For Gujarati, include open vowel sounds and a few natural phrases. You can sing a simple line, a scale, or a short original hook. The point is to give the model enough of your tone, breath and texture to learn who the singer is.

After training, the voice stays private to your account. Nobody else can choose it or use it from a public library.

Step 2: choose the right Gujarati source

Your source vocal is the performance blueprint. The AI cover will only feel Gujarati if the source vocal already carries Gujarati pronunciation and rhythm.

For Garba, choose a section with a strong beat and clear hook. For a film-style cover, choose a line where the melody has space. For a bhajan or devotional line, choose a clean source without crowd noise or heavy reverb.

If you plan to publish or monetise, check rights. Cloning your own voice is one part. The composition and lyrics are another.

Step 3: convert and listen for language details

After conversion, listen for these details:

  • Does the vowel length feel natural?
  • Do "ch", "j", "sh" and softer consonants stay clear?
  • Does the Garba rhythm still feel like it can move a crowd?
  • Does the emotional phrase still breathe?
  • Does the voice sound like you, not a generic singer?

If the answer is almost there, improve the source vocal before changing too many settings. Clean input is the fastest quality upgrade.

Step 4: decide whether it is a short or a full cover

For social media, a 15 to 30 second Gujarati hook is often enough. For YouTube, a fuller cover can work if the arrangement is clean and the vocal sits well.

Tera Studio lets you start free, hear the result, and keep five full songs. Paid plans add 48 kHz WAV downloads for editing and AI lipsync video for creators who want a visual post.

The smart workflow is to test the hook first. If the hook works, then render more.

What makes a Gujarati AI cover good

A good Gujarati AI cover does not sound like a translation. It sounds like a singer who understands the language. The phrasing should lean into the words, not fight them. The rhythm should feel local, not imported from a generic pop model.

That is the reason own-voice conversion is powerful. Your voice becomes the identity, while the source performance supplies the language and melody. Over time, that can become a recognisable creator sound: Gujarati covers in your own voice, not a borrowed celebrity voice.

Use your own voice, or a voice you have clear permission to use. Do not clone a singer, actor, influencer or friend without consent. Even if you are making a fan cover, publishing someone else's voice model can create legal and platform risk.

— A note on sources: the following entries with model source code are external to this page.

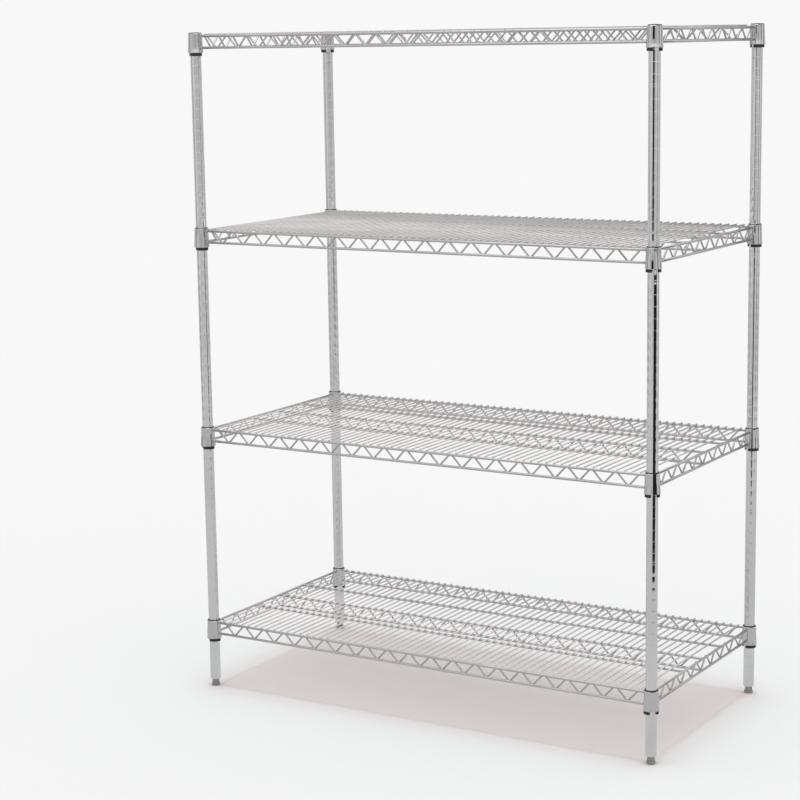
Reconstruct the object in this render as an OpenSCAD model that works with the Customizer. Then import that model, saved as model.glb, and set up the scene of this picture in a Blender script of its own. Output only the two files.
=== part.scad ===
// Wire shelving rack: four grooved tube posts, four welded wire shelves held up by split taper
// sleeves, and a levelling foot under each post. Millimetres. +X runs along the shelves, +Y to the
// back and +Z up. The origin is on the floor under the middle of the rack.

/* [Rack] */
// Distance between post centres along the shelves
span_x = 1175; // [600:25:1775]
// Distance between post centres from front to back
span_y = 566; // [350:2:700]

/* [Posts] */
// Outer diameter of a post tube
post_d = 25.4; // [24:0.2:27]
// Wall thickness of a post tube
post_wall = 1.2; // [1:0.1:2]
// Length of a post tube
post_len = 1568; // [1568:1:2200]
// Distance between the rolled grooves that a shelf can be set at
groove_pitch = 25.4; // [25:0.1:26]
// Height of the lowest groove above the bottom of the tube
groove_first = 25; // [20:1:40]
// Depth of a rolled groove
groove_depth = 0.5; // [0.4:0.05:0.6]
// Height of the cap's crown over the end of the tube
cap_crown = 6; // [4:0.5:8]

/* [Shelf levels] */
// Groove that holds each shelf, from the bottom shelf up
level_grooves = [4, 23, 42, 60]; // [0:1:60]

/* [Shelf wires] */
// Diameter of the rim and runner rods
rod_d = 6; // [5:0.2:7]
// Diameter of the deck wires, which run from front to back
wire_d = 3.8; // [3:0.1:4.5]
// Distance between deck wires
wire_pitch = 19; // [15:1:40]
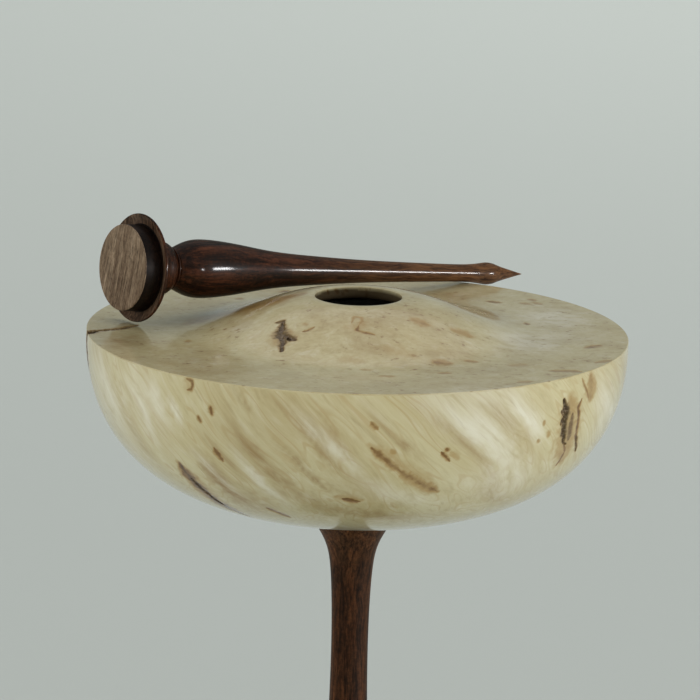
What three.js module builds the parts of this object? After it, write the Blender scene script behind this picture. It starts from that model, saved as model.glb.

Also remember that the song may carry copyright. If you are posting for fun, platforms have their own cover rules. If you are monetising or releasing commercially, check the music rights.

Start free

Tera Studio lets you clone one voice and make five full songs for free, with no card. If you want a Gujarati AI cover in your own voice, the practical next step is simple: train your voice, convert one hook, listen on your phone, then decide.

Start free on Tera Studio.

Frequently asked questions

Can I make a Gujarati AI cover song for free?

Yes. Tera Studio includes one free private voice clone and five full songs, no credit card.

Does Tera Studio support Gujarati?

Yes. Gujarati is part of the 12-language workflow alongside Hindi, Hinglish, Punjabi, Tamil, Telugu, Bengali, Marathi, Kannada, Malayalam, Urdu and English.

Can I make a Garba AI cover?

Yes, if you provide a clean Garba-style vocal you have rights to use. The source performance should already carry the rhythm and pronunciation.

Can I clone a famous Gujarati singer?

Not without permission. Tera Studio is built for your own voice and consented voices.